**Aim of the exercise:**
Copy the lines verbatim, beginning with the line that contains "obj.matrix_world = Matrix.Identity(4)" and continuing through the end of the data, and only those lines.
======
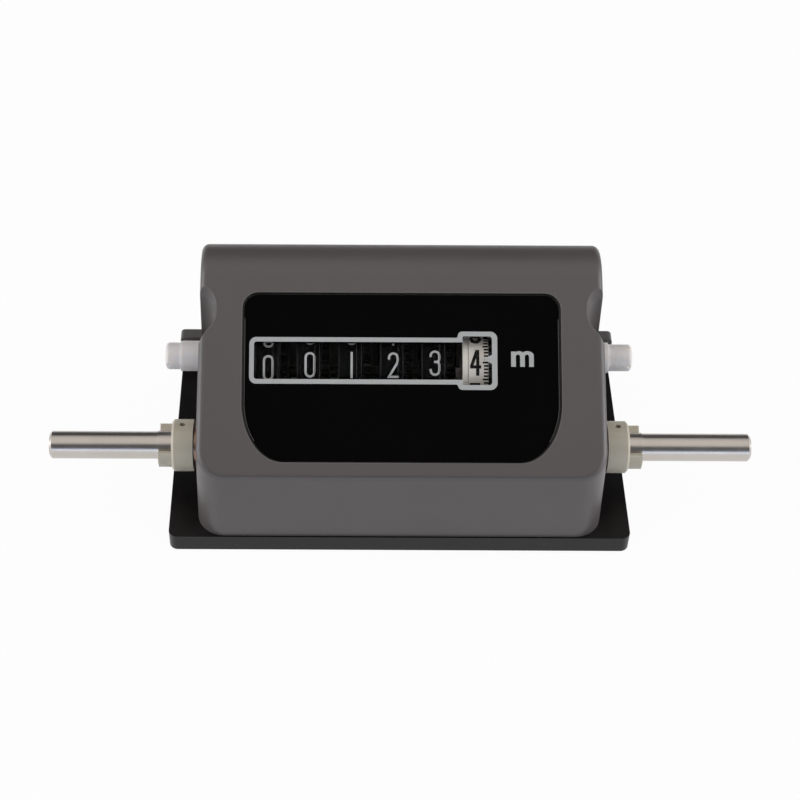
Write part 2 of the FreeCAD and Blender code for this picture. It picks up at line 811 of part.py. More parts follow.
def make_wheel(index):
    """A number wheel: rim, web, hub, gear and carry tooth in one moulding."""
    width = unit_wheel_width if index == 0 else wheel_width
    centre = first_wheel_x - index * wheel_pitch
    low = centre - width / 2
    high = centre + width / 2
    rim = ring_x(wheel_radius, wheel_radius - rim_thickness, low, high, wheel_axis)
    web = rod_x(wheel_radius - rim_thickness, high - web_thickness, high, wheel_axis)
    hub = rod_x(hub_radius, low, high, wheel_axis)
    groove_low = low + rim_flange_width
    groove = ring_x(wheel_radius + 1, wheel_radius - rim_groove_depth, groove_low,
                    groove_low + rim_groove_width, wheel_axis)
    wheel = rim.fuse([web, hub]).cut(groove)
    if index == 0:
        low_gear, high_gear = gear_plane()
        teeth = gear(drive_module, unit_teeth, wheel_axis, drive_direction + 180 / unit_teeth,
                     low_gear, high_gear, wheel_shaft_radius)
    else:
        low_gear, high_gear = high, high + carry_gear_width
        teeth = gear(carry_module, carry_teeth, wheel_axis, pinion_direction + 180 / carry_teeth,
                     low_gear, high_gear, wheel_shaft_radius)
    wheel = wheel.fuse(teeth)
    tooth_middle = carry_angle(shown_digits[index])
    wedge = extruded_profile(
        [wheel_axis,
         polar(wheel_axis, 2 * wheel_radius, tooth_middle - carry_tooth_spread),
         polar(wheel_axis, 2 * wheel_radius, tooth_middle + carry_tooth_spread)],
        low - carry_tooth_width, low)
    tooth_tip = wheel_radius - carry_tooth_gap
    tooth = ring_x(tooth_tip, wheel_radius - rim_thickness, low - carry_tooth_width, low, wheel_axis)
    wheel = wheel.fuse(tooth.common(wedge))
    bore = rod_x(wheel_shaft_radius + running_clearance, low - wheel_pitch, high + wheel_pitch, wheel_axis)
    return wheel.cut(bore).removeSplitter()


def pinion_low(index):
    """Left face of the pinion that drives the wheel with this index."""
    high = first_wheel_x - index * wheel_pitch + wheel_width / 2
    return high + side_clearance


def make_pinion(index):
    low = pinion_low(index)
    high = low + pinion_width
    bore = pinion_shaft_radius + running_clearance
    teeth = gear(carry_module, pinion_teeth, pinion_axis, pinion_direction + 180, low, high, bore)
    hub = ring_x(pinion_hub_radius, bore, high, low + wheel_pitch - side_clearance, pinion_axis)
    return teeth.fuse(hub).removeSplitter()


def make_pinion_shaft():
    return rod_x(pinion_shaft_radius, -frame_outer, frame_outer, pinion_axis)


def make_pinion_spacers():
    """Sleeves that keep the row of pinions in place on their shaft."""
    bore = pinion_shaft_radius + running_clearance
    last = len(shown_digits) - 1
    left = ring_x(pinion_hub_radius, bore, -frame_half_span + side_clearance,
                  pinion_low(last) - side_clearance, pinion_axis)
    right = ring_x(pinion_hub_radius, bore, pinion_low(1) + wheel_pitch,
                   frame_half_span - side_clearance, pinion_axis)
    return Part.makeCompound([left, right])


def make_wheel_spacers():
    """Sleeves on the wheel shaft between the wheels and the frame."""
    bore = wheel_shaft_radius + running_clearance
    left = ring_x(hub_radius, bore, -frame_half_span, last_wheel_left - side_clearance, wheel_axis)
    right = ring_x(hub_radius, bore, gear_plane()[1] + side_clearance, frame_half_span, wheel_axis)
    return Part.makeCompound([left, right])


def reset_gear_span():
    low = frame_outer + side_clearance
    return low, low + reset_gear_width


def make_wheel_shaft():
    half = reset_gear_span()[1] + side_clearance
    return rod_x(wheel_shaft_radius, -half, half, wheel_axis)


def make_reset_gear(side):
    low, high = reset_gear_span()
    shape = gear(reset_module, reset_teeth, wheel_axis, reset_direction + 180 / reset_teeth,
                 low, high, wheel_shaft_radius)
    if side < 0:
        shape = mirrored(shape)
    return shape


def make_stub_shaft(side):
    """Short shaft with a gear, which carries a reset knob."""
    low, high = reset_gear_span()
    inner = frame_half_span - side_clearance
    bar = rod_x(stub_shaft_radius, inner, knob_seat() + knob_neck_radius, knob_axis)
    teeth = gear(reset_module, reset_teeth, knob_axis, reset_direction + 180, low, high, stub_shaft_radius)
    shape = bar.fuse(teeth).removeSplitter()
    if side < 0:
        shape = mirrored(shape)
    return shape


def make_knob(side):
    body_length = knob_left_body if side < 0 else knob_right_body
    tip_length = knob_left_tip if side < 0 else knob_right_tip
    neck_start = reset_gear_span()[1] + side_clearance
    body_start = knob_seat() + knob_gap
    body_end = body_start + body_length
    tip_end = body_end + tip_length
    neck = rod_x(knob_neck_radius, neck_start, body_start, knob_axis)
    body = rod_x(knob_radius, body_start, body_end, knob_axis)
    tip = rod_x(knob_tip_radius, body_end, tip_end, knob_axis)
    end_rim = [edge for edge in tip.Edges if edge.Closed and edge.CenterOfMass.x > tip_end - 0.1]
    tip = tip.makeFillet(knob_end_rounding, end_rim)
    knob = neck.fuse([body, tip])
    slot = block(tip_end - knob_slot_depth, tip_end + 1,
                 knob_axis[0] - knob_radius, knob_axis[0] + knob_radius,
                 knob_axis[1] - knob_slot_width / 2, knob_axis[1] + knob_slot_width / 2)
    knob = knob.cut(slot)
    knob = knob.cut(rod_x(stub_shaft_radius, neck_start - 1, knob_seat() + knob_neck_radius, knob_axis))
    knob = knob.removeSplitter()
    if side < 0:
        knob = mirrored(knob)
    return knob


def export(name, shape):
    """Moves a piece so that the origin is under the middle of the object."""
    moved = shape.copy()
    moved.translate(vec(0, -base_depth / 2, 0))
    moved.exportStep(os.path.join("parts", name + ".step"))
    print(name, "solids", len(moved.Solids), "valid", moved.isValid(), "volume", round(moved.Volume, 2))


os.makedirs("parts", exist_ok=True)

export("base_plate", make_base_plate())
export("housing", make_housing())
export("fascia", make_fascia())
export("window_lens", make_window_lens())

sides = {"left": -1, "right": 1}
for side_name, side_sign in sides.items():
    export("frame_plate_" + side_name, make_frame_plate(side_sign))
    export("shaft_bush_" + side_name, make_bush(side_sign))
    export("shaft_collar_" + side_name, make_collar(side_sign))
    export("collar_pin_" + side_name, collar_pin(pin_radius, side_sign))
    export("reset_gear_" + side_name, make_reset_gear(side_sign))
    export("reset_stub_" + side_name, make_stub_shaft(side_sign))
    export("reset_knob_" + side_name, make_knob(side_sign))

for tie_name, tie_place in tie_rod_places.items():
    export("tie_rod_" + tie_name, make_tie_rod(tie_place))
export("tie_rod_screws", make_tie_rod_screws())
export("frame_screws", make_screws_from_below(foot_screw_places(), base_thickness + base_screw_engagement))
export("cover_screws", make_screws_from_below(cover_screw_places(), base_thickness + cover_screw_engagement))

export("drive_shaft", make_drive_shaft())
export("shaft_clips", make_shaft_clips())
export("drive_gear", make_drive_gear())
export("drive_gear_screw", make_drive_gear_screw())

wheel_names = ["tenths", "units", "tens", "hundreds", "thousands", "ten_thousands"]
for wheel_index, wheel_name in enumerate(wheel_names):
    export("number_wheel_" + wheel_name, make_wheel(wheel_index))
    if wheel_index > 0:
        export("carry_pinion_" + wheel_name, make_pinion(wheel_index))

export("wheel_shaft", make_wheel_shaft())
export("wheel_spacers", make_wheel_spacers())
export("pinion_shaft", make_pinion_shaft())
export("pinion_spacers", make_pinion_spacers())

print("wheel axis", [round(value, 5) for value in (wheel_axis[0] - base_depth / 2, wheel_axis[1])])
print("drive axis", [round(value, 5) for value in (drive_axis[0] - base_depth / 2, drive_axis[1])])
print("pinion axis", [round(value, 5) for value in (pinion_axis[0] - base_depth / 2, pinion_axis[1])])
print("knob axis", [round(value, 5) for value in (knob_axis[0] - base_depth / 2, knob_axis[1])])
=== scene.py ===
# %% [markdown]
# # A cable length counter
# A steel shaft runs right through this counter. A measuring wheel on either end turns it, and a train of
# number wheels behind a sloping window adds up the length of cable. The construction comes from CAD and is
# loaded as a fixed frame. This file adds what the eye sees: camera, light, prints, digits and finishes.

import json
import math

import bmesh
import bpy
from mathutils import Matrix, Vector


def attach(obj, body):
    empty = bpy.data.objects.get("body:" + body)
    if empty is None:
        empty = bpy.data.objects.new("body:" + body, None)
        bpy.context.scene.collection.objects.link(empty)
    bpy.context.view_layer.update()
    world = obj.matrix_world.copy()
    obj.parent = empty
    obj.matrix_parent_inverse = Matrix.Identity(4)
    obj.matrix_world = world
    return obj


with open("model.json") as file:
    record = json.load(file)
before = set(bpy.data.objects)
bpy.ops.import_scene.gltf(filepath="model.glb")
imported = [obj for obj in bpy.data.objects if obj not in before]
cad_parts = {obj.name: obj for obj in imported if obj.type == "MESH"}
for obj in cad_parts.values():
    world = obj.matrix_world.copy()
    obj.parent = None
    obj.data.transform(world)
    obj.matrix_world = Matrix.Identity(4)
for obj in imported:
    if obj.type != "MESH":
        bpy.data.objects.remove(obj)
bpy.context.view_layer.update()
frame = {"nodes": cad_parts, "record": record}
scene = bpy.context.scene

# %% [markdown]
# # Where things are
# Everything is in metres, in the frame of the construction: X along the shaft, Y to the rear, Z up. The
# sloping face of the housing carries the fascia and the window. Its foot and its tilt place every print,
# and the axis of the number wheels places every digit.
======
**The response:**
    obj.matrix_world = Matrix.Identity(4)
for obj in imported:
    if obj.type != "MESH":
        bpy.data.objects.remove(obj)
bpy.context.view_layer.update()
frame = {"nodes": cad_parts, "record": record}
scene = bpy.context.scene

# %% [markdown]
# # Where things are
# Everything is in metres, in the frame of the construction: X along the shaft, Y to the rear, Z up. The
# sloping face of the housing carries the fascia and the window. Its foot and its tilt place every print,
# and the axis of the number wheels places every digit.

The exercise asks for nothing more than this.